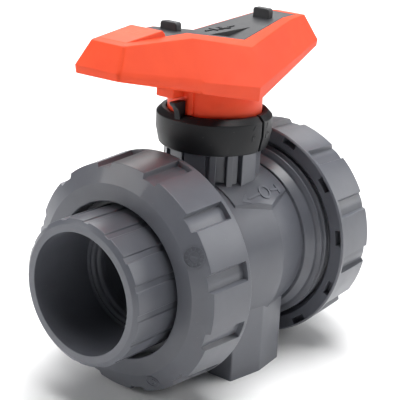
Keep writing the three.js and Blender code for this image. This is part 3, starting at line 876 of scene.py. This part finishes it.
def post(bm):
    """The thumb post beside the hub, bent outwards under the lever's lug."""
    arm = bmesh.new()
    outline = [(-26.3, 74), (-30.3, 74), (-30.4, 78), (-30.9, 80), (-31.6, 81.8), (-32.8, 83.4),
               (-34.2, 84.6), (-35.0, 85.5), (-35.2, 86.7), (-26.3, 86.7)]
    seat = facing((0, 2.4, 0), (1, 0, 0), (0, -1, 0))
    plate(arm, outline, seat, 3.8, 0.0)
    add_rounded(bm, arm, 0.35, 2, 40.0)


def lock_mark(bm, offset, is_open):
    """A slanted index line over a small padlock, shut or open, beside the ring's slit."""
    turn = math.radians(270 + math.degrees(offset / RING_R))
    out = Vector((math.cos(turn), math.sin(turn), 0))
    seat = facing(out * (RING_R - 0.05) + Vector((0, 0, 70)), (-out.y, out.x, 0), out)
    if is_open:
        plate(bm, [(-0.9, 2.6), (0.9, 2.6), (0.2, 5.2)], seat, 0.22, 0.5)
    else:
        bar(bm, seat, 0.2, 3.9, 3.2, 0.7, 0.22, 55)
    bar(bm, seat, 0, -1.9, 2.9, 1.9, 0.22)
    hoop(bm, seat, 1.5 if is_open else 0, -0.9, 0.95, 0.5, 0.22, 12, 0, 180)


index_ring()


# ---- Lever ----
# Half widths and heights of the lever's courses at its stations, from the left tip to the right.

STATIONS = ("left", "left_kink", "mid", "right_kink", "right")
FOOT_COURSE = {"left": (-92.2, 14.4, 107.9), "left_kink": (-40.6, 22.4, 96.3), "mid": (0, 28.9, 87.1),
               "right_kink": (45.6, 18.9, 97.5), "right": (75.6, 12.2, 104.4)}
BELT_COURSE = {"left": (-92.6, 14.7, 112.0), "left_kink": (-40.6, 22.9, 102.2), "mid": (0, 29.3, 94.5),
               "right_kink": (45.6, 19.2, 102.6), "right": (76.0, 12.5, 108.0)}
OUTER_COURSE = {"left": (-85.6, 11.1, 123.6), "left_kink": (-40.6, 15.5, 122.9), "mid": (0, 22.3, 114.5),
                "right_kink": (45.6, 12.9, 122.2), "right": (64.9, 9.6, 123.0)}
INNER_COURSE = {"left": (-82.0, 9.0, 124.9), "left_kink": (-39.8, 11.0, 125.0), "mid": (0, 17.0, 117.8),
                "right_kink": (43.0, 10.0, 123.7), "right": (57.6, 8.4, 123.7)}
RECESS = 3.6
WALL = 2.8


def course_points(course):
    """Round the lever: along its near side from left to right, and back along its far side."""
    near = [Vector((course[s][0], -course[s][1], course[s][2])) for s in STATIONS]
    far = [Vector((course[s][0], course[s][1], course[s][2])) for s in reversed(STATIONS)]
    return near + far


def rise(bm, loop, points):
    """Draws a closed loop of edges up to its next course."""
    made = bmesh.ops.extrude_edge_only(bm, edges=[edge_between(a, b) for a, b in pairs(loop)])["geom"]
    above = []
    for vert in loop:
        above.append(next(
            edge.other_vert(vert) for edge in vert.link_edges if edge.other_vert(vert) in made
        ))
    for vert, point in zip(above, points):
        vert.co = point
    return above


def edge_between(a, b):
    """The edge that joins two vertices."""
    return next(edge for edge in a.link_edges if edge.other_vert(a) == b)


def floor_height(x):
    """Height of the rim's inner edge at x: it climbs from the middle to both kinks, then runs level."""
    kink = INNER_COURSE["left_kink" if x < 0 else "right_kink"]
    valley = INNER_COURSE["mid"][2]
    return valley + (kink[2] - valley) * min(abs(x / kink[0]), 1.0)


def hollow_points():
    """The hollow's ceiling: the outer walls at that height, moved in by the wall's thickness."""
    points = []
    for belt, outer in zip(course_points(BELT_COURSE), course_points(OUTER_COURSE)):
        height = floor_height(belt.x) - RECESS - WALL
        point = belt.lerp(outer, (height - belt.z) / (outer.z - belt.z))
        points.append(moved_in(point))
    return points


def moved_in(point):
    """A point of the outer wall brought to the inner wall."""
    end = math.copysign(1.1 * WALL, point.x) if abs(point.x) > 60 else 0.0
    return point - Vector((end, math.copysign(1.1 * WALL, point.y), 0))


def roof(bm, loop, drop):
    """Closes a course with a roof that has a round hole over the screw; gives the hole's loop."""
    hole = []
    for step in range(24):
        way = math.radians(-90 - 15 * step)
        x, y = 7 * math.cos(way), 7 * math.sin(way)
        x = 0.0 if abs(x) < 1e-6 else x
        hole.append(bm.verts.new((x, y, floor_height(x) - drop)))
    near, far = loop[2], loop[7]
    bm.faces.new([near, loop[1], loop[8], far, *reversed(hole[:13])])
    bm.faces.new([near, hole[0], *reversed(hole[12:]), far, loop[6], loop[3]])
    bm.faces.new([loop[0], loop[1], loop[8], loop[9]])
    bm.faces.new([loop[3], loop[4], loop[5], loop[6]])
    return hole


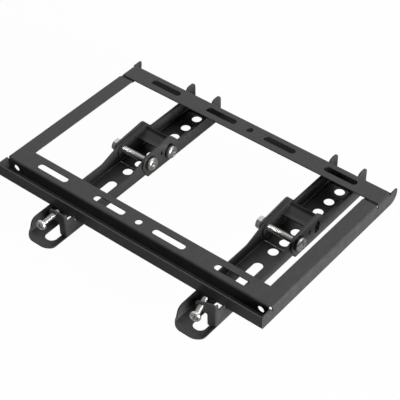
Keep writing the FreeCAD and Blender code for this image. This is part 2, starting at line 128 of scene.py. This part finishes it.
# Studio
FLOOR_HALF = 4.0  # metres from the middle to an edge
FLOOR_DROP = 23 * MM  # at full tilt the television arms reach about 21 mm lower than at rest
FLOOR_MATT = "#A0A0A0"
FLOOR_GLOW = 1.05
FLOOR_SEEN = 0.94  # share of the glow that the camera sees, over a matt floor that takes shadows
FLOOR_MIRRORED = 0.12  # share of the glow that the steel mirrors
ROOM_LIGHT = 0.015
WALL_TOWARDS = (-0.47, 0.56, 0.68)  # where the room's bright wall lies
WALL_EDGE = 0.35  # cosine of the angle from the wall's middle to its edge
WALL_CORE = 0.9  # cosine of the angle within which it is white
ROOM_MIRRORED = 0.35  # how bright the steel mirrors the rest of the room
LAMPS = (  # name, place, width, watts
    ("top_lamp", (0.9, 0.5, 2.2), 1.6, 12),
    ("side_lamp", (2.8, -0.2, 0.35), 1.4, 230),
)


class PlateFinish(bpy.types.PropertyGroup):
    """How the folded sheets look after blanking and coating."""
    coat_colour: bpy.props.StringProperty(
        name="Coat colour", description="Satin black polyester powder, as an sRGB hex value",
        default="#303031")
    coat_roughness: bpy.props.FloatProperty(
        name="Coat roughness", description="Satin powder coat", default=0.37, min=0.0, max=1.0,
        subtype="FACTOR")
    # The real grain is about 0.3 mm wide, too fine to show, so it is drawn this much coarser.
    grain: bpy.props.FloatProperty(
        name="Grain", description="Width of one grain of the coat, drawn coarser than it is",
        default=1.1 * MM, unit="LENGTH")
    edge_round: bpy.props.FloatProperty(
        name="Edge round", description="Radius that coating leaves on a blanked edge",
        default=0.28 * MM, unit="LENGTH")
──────
*TO BE DONE*:
Write out every record shown above, word for word.

*WRITTEN SOLUTION*:
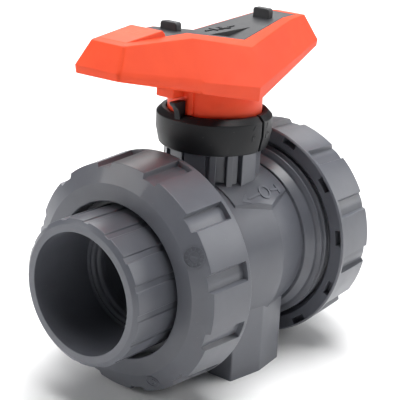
Keep writing the three.js and Blender code for this image. This is part 3, starting at line 876 of scene.py. This part finishes it.
def post(bm):
    """The thumb post beside the hub, bent outwards under the lever's lug."""
    arm = bmesh.new()
    outline = [(-26.3, 74), (-30.3, 74), (-30.4, 78), (-30.9, 80), (-31.6, 81.8), (-32.8, 83.4),
               (-34.2, 84.6), (-35.0, 85.5), (-35.2, 86.7), (-26.3, 86.7)]
    seat = facing((0, 2.4, 0), (1, 0, 0), (0, -1, 0))
    plate(arm, outline, seat, 3.8, 0.0)
    add_rounded(bm, arm, 0.35, 2, 40.0)


def lock_mark(bm, offset, is_open):
    """A slanted index line over a small padlock, shut or open, beside the ring's slit."""
    turn = math.radians(270 + math.degrees(offset / RING_R))
    out = Vector((math.cos(turn), math.sin(turn), 0))
    seat = facing(out * (RING_R - 0.05) + Vector((0, 0, 70)), (-out.y, out.x, 0), out)
    if is_open:
        plate(bm, [(-0.9, 2.6), (0.9, 2.6), (0.2, 5.2)], seat, 0.22, 0.5)
    else:
        bar(bm, seat, 0.2, 3.9, 3.2, 0.7, 0.22, 55)
    bar(bm, seat, 0, -1.9, 2.9, 1.9, 0.22)
    hoop(bm, seat, 1.5 if is_open else 0, -0.9, 0.95, 0.5, 0.22, 12, 0, 180)


index_ring()


# ---- Lever ----
# Half widths and heights of the lever's courses at its stations, from the left tip to the right.

STATIONS = ("left", "left_kink", "mid", "right_kink", "right")
FOOT_COURSE = {"left": (-92.2, 14.4, 107.9), "left_kink": (-40.6, 22.4, 96.3), "mid": (0, 28.9, 87.1),
               "right_kink": (45.6, 18.9, 97.5), "right": (75.6, 12.2, 104.4)}
BELT_COURSE = {"left": (-92.6, 14.7, 112.0), "left_kink": (-40.6, 22.9, 102.2), "mid": (0, 29.3, 94.5),
               "right_kink": (45.6, 19.2, 102.6), "right": (76.0, 12.5, 108.0)}
OUTER_COURSE = {"left": (-85.6, 11.1, 123.6), "left_kink": (-40.6, 15.5, 122.9), "mid": (0, 22.3, 114.5),
                "right_kink": (45.6, 12.9, 122.2), "right": (64.9, 9.6, 123.0)}
INNER_COURSE = {"left": (-82.0, 9.0, 124.9), "left_kink": (-39.8, 11.0, 125.0), "mid": (0, 17.0, 117.8),
                "right_kink": (43.0, 10.0, 123.7), "right": (57.6, 8.4, 123.7)}
RECESS = 3.6
WALL = 2.8


def course_points(course):
    """Round the lever: along its near side from left to right, and back along its far side."""
    near = [Vector((course[s][0], -course[s][1], course[s][2])) for s in STATIONS]
    far = [Vector((course[s][0], course[s][1], course[s][2])) for s in reversed(STATIONS)]
    return near + far


def rise(bm, loop, points):
    """Draws a closed loop of edges up to its next course."""
    made = bmesh.ops.extrude_edge_only(bm, edges=[edge_between(a, b) for a, b in pairs(loop)])["geom"]
    above = []
    for vert in loop:
        above.append(next(
            edge.other_vert(vert) for edge in vert.link_edges if edge.other_vert(vert) in made
        ))
    for vert, point in zip(above, points):
        vert.co = point
    return above


def edge_between(a, b):
    """The edge that joins two vertices."""
    return next(edge for edge in a.link_edges if edge.other_vert(a) == b)


def floor_height(x):
    """Height of the rim's inner edge at x: it climbs from the middle to both kinks, then runs level."""
    kink = INNER_COURSE["left_kink" if x < 0 else "right_kink"]
    valley = INNER_COURSE["mid"][2]
    return valley + (kink[2] - valley) * min(abs(x / kink[0]), 1.0)


def hollow_points():
    """The hollow's ceiling: the outer walls at that height, moved in by the wall's thickness."""
    points = []
    for belt, outer in zip(course_points(BELT_COURSE), course_points(OUTER_COURSE)):
        height = floor_height(belt.x) - RECESS - WALL
        point = belt.lerp(outer, (height - belt.z) / (outer.z - belt.z))
        points.append(moved_in(point))
    return points


def moved_in(point):
    """A point of the outer wall brought to the inner wall."""
    end = math.copysign(1.1 * WALL, point.x) if abs(point.x) > 60 else 0.0
    return point - Vector((end, math.copysign(1.1 * WALL, point.y), 0))


def roof(bm, loop, drop):
    """Closes a course with a roof that has a round hole over the screw; gives the hole's loop."""
    hole = []
    for step in range(24):
        way = math.radians(-90 - 15 * step)
        x, y = 7 * math.cos(way), 7 * math.sin(way)
        x = 0.0 if abs(x) < 1e-6 else x
        hole.append(bm.verts.new((x, y, floor_height(x) - drop)))
    near, far = loop[2], loop[7]
    bm.faces.new([near, loop[1], loop[8], far, *reversed(hole[:13])])
    bm.faces.new([near, hole[0], *reversed(hole[12:]), far, loop[6], loop[3]])
    bm.faces.new([loop[0], loop[1], loop[8], loop[9]])
    bm.faces.new([loop[3], loop[4], loop[5], loop[6]])
    return hole


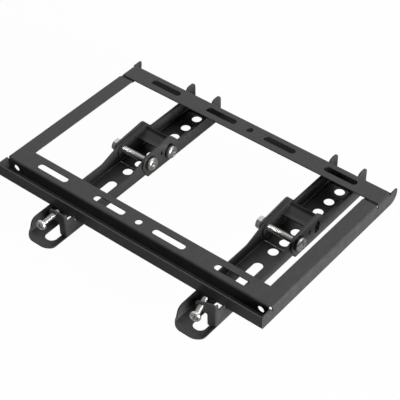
Keep writing the FreeCAD and Blender code for this image. This is part 2, starting at line 128 of scene.py. This part finishes it.
# Studio
FLOOR_HALF = 4.0  # metres from the middle to an edge
FLOOR_DROP = 23 * MM  # at full tilt the television arms reach about 21 mm lower than at rest
FLOOR_MATT = "#A0A0A0"
FLOOR_GLOW = 1.05
FLOOR_SEEN = 0.94  # share of the glow that the camera sees, over a matt floor that takes shadows
FLOOR_MIRRORED = 0.12  # share of the glow that the steel mirrors
ROOM_LIGHT = 0.015
WALL_TOWARDS = (-0.47, 0.56, 0.68)  # where the room's bright wall lies
WALL_EDGE = 0.35  # cosine of the angle from the wall's middle to its edge
WALL_CORE = 0.9  # cosine of the angle within which it is white
ROOM_MIRRORED = 0.35  # how bright the steel mirrors the rest of the room
LAMPS = (  # name, place, width, watts
    ("top_lamp", (0.9, 0.5, 2.2), 1.6, 12),
    ("side_lamp", (2.8, -0.2, 0.35), 1.4, 230),
)


class PlateFinish(bpy.types.PropertyGroup):
    """How the folded sheets look after blanking and coating."""
    coat_colour: bpy.props.StringProperty(
        name="Coat colour", description="Satin black polyester powder, as an sRGB hex value",
        default="#303031")
    coat_roughness: bpy.props.FloatProperty(
        name="Coat roughness", description="Satin powder coat", default=0.37, min=0.0, max=1.0,
        subtype="FACTOR")
    # The real grain is about 0.3 mm wide, too fine to show, so it is drawn this much coarser.
    grain: bpy.props.FloatProperty(
        name="Grain", description="Width of one grain of the coat, drawn coarser than it is",
        default=1.1 * MM, unit="LENGTH")
    edge_round: bpy.props.FloatProperty(
        name="Edge round", description="Radius that coating leaves on a blanked edge",
        default=0.28 * MM, unit="LENGTH")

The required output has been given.